The Tahr Foundation has apologised for any offence taken after adopting the lobby slogan 'They Are Us'.
The Department of Conservation plans to cull the introduced species at three times the level it has in past years to bring the population down to a more sustainable level and protect South Island flora and fauna.
However, the foundation wants people to regard tahr as a special part of the country, because they have lived in New Zealand for more than a century.
Its latest campaign video was given the same name as the country's Quote of 2019, coined by Prime Minister Jacinda Ardern to promote unity after the Christchurch mosque attacks.
The video was renamed 'What They Mean To Us' after six hours online with thousands of views and shares.
Spokesperson Willie Duley said the foundation was "completely unaware" the phrase was often used in reference to the mosque attacks.
"We did have a couple of people saying the 'we are us' term was linked quite close to the Christchurch tragedy and that some people might take offence to that. We clearly did not mean any offence, so we changed it immediately. The reason we used it was because, for many of us, tahr are part of the fabric of New Zealand. They're part of us. They are us," he said.

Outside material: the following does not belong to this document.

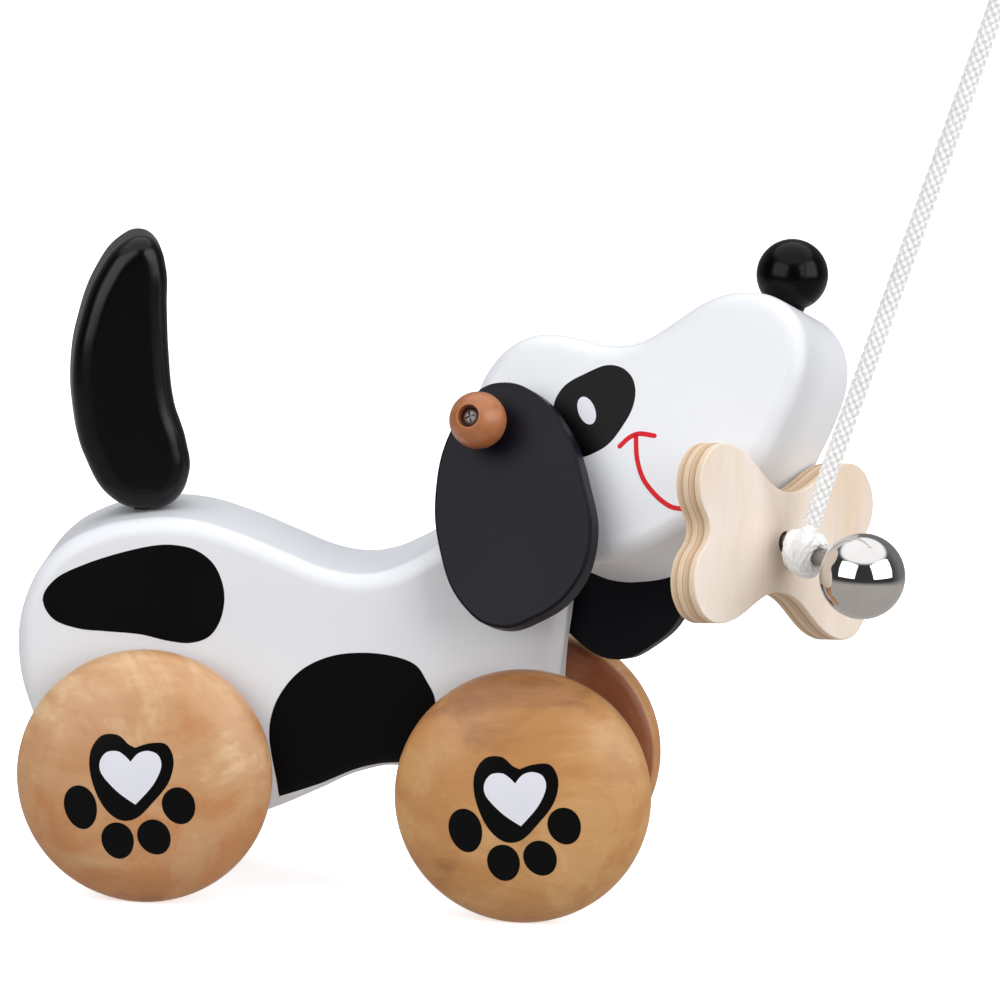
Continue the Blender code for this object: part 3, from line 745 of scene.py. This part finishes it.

"We apologise wholeheartedly if there's any offence taken there."
Central to the video is the idea that tahr are "part of the fabric of society" since being introduced in 1904.
Conservationists said the same theory wasn't applied to rats, stoats, and other problematic pests, but Duley said "you've just got to be realistic."
"Are rats, stoats and other pests valued by people? Not really. Are tahr valued by people? Yes, by the thousand ... there's a $100 million hunting industry out there that draws a huge income from tahr."
Earlier this year, Forest and Bird sought a high court declaration claiming DOC's plan was illegal because it did not go far enough.
It declined to comment on the Tahr Foundation's video.